Dimitri Payet is older than you might think. Admittedly, apart from knowing that he headed up the creativity charts in Ligue 1 last season, I knew little about this sparkling playmaker. When he arrived on these shores and made an impressive debut in West Ham's opening day 2-0 victory at Arsenal, it would have been entirely acceptable for any self-effacing football fan to conclude that he was 22 or 23, given his voracious appetite for the game.
But, alas, the inevitable Google search revealed that he was 28. It was saddening, in a way, because it meant the Premier League wouldn't be touched by his genius for that all that long. Now, that's not to say that 28 is old in football. It's not young, but there's a certain synchronicity in opinion among observers that 28 is, in fact the so-called 'peak years.' Effectively, it means we're seeing the best of Payet, but we must savour it while it lasts.
His age perhaps goes a long way in explaining, however, why he's so rapturously delightful to watch. Payet has spent the a decade honing his considerable natural gifts in his native France, with Nantes, Saint-Etienne, Lille and Marseille. Given his harmonious introduction into English football, delectably dancing his way through defences, it seemed strange that he hadn't joined a 'big club' earlier in his career.
Indeed, his creative proficiency blossomed during his time with Saint-Etienne and, in 2011, he began setting off loud pinging noises on the radars of most of Europe's heavyweight outfits. The French media hailed Payet as "superb and untouchable" after an impressive free-kick in the Derby du Rhone against Lyon. His rise to prominence was so astounding that it prompted Chelsea to make a frenzied deadline day dash for him. They met resistance in Paris-Saint Germain, who considered Payet the ideal replacement for their outgoing winger Stephane Sessegnon.
In the end, neither Chelsea or PSG attained his services and it's perhaps fair to say that the rumour mill around this particular attacker calmed down following that. However, it was impossible not to notice his incredibly productive campaign last year with Marseille, completing more through balls than any other playmaker in Europe's top five leagues, with the exception of Lionel Messi. Payet's haul of 17 assists made him hot property, especially in the modern footballing climate when diminutive, devastating playmakers appear to be valued above all else, brought on the inevitable wave of speculation.

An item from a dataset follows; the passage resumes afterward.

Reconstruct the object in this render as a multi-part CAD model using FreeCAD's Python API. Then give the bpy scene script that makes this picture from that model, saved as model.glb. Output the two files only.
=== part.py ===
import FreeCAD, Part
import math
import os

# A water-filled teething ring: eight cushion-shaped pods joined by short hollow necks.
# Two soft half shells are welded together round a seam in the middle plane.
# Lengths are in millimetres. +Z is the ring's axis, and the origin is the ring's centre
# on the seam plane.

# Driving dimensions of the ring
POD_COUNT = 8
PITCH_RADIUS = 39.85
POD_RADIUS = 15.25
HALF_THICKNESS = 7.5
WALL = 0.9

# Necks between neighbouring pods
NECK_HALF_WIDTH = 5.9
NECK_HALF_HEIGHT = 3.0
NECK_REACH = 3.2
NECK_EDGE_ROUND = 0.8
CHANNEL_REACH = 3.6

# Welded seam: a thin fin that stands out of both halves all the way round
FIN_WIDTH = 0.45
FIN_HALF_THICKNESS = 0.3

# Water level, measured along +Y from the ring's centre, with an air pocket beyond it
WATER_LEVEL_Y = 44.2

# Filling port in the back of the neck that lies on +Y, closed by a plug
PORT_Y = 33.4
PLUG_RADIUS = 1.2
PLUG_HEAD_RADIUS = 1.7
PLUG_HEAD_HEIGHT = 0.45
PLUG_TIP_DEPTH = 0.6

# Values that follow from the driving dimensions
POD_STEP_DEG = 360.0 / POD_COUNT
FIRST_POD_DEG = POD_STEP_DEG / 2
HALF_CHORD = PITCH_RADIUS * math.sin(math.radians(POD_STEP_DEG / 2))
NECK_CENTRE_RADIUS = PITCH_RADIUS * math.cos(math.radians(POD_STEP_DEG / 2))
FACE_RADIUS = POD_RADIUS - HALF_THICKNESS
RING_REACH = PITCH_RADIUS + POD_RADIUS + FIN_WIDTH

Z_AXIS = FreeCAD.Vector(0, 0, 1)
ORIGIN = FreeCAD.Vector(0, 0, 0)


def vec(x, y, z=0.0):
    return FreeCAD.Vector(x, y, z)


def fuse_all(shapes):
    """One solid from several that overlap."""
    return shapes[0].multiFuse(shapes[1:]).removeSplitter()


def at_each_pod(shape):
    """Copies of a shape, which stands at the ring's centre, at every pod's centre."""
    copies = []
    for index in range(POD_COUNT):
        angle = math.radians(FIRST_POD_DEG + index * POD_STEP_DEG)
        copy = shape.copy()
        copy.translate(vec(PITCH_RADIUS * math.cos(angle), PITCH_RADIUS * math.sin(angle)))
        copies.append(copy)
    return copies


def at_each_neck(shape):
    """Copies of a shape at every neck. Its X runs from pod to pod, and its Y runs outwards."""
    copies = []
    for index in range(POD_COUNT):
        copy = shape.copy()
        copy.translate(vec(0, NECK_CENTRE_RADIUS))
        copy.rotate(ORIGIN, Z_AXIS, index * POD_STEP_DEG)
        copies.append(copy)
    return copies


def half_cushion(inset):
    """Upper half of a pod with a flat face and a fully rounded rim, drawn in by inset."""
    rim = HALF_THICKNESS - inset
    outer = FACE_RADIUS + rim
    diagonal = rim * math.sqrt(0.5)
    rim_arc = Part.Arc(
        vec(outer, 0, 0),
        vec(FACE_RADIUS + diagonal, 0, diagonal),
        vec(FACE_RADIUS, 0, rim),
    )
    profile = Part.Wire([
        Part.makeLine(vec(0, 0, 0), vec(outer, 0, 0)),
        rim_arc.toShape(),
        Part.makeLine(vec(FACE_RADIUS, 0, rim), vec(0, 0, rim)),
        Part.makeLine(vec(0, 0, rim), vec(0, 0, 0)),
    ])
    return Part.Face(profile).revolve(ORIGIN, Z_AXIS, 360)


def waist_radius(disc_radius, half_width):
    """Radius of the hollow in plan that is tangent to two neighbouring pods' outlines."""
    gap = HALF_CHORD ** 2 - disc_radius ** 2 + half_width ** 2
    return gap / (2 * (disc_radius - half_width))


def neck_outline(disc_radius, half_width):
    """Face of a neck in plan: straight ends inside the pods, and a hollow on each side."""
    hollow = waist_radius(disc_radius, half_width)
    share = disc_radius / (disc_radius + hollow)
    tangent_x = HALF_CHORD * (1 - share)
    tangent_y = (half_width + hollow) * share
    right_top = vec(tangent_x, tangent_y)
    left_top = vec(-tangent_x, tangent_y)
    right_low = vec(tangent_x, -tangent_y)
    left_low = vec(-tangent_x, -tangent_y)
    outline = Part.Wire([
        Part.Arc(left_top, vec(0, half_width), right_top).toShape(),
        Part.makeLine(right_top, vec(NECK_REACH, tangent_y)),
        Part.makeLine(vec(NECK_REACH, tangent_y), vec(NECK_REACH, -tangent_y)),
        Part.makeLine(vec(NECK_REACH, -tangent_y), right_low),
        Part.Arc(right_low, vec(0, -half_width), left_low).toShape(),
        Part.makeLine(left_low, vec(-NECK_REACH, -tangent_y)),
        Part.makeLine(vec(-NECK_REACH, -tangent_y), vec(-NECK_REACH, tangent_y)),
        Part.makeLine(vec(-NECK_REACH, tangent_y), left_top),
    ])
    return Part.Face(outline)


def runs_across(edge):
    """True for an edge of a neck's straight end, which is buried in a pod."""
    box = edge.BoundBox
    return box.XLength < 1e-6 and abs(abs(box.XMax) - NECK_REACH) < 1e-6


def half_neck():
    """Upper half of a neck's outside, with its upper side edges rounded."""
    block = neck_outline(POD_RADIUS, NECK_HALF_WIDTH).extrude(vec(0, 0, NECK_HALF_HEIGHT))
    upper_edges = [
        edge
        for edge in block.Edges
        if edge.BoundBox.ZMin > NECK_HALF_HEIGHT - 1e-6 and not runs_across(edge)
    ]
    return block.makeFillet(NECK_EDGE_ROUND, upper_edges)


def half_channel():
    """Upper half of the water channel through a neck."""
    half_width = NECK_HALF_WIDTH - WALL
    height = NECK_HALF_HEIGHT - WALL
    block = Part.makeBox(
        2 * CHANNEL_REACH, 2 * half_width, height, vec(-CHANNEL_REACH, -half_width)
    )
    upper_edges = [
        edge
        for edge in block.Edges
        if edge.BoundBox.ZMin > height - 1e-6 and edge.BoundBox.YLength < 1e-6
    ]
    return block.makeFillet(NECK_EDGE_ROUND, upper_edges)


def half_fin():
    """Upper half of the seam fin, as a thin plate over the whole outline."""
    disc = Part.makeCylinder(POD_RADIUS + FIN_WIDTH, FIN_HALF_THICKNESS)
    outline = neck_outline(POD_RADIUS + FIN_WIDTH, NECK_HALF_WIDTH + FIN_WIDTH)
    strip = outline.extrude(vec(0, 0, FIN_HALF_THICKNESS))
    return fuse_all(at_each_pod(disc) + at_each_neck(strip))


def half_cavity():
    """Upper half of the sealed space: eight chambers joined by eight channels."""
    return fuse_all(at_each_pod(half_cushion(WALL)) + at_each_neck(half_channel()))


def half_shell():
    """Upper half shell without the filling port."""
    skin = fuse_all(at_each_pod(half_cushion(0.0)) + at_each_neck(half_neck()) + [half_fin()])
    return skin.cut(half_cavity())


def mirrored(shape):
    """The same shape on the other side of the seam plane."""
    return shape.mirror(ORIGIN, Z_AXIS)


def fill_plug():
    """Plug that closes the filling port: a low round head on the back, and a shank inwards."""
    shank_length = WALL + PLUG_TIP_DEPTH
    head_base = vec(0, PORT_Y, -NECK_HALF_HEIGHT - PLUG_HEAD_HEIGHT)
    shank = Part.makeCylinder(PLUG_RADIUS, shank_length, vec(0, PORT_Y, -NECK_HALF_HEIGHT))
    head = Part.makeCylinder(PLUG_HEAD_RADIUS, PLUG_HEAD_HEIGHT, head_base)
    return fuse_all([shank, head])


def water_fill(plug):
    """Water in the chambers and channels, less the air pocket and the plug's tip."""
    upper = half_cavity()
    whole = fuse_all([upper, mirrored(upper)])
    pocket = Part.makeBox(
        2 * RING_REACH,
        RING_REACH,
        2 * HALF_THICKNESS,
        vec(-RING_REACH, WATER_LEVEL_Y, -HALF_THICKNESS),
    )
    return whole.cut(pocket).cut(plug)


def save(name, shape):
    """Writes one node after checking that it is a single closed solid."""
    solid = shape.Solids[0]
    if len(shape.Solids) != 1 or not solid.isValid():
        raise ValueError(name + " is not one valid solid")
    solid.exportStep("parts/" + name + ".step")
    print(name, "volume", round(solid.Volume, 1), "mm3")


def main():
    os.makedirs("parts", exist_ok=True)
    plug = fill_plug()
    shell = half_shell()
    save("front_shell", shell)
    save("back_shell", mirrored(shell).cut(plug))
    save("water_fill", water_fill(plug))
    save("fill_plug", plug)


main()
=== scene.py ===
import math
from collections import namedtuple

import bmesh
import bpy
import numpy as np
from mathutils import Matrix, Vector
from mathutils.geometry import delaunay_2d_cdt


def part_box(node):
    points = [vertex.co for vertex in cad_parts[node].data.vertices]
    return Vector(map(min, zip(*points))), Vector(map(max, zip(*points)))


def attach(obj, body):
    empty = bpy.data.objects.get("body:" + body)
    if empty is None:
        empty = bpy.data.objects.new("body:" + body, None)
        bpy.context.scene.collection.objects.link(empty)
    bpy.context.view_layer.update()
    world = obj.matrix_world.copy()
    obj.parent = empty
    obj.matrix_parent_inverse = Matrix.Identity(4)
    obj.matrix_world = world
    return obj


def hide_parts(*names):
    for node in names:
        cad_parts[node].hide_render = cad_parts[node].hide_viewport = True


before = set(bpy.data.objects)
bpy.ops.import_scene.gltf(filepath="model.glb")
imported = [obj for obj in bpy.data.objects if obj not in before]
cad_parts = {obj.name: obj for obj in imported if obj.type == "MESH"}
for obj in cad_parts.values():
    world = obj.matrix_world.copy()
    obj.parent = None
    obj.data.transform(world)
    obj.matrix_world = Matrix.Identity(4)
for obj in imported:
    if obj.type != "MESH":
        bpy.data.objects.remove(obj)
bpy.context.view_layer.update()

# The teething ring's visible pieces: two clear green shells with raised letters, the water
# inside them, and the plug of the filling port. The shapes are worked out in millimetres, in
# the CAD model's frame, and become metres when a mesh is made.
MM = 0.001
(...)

When West Ham signed him in the summer, it was hailed as one of the club's finest coups. Naturally, there was the 'can he handle the muck and bullets style of the Premier League' scepticism floating above his head until he radiated with excellence in that debut against Arsenal. Reece Oxford belied his tender years and Angelo Ogbonna also caught the eye, but it was Payet's thrilling abandon that really captured the imagination of the buoyant Hammers fans.
There was no tumult over Payet at West Ham. He came to enjoy his football and football was enjoying having him. He ran riot against Newcastle, scoring twice and enrapturing the Boleyn Ground fans with a delicious concoction of flair, physique and pace. He made the £10.7m price tag seem like one of the bargains of the season. The magic-weaving abilities made his claim that, one day, he might be at the level of Eric Cantona seem less outlandish. Yes, he certainly appears to possess a sense of showmanship that echoes his illustrious compatriot, but Payet was always a little wayward.

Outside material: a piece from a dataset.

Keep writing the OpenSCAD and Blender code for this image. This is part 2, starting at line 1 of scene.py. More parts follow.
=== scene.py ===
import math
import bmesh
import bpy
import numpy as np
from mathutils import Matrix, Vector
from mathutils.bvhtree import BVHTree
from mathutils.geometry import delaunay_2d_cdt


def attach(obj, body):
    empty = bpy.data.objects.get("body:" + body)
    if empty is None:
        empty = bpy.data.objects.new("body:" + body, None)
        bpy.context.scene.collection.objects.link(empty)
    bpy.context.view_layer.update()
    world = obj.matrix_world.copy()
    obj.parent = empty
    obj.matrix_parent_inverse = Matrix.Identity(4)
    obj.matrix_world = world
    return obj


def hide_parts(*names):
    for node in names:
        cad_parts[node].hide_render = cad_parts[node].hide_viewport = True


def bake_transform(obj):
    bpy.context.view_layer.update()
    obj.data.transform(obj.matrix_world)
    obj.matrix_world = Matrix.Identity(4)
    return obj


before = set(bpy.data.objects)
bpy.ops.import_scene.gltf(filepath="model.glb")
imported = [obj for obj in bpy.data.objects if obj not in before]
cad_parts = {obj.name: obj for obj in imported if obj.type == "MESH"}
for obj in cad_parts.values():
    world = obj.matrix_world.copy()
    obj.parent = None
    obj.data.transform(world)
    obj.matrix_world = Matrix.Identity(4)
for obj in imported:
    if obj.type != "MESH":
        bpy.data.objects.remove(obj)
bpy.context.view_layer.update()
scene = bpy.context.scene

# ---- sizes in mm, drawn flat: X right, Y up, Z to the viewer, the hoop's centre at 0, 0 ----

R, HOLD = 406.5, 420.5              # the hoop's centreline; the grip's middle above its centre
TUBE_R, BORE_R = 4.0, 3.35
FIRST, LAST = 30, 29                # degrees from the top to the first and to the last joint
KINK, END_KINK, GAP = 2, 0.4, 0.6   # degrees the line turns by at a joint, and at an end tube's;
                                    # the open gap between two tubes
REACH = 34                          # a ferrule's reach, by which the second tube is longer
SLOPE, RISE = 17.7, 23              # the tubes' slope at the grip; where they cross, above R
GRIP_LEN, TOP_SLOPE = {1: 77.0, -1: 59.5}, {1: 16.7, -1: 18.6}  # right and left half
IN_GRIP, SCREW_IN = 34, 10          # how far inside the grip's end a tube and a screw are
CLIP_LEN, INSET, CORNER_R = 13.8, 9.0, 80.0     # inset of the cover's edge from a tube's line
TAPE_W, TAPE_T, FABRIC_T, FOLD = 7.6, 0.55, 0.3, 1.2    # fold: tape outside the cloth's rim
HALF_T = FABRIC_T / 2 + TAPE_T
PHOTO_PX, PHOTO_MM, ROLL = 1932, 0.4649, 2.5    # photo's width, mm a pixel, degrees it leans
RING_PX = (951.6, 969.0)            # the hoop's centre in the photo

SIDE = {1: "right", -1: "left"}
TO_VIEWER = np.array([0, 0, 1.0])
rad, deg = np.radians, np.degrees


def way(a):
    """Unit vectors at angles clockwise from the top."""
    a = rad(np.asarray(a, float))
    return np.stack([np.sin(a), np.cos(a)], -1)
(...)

His footballing upbringing in the Indian Ocean island of Réunion forced him to be technical, not physical. The scorching temperatures just off the east of Africa battered footballers mercilessly and, like Laurent Robert before him, Payet focused more on his artistry with the ball, rather than arming himself with immense stamina. During a Saint-Etienne game with Toulouse, he was accused by teammate Yohan Benalouane of lacking aggression. It's clear that, while Payet is inarguably one of the most technically profound players in the Premier League, he will struggle in a ferocious, battlefield environment.

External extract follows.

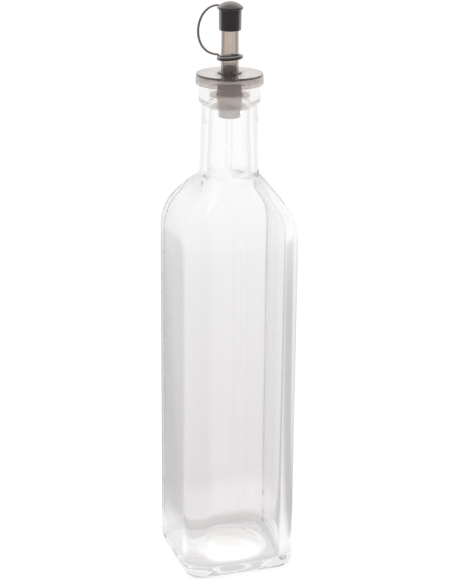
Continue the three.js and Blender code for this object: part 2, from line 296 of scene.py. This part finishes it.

However, it's important that we all saviour this marvellous player, for he turns 29 in March. Given his recent record with injury - this season has been blighted by an ankle problem - it would b acceptable to assume that his brilliance will peter out in the next couple of years. He is not Ryan Giggs. He's an impressive physical specimen, yes, but he won't achieve the longevity of players like Giggs. He's is however, an absolute joy to watch, with all of his drag-packs, disguised passes and flair. We must savour him, for he might not be around for much longer.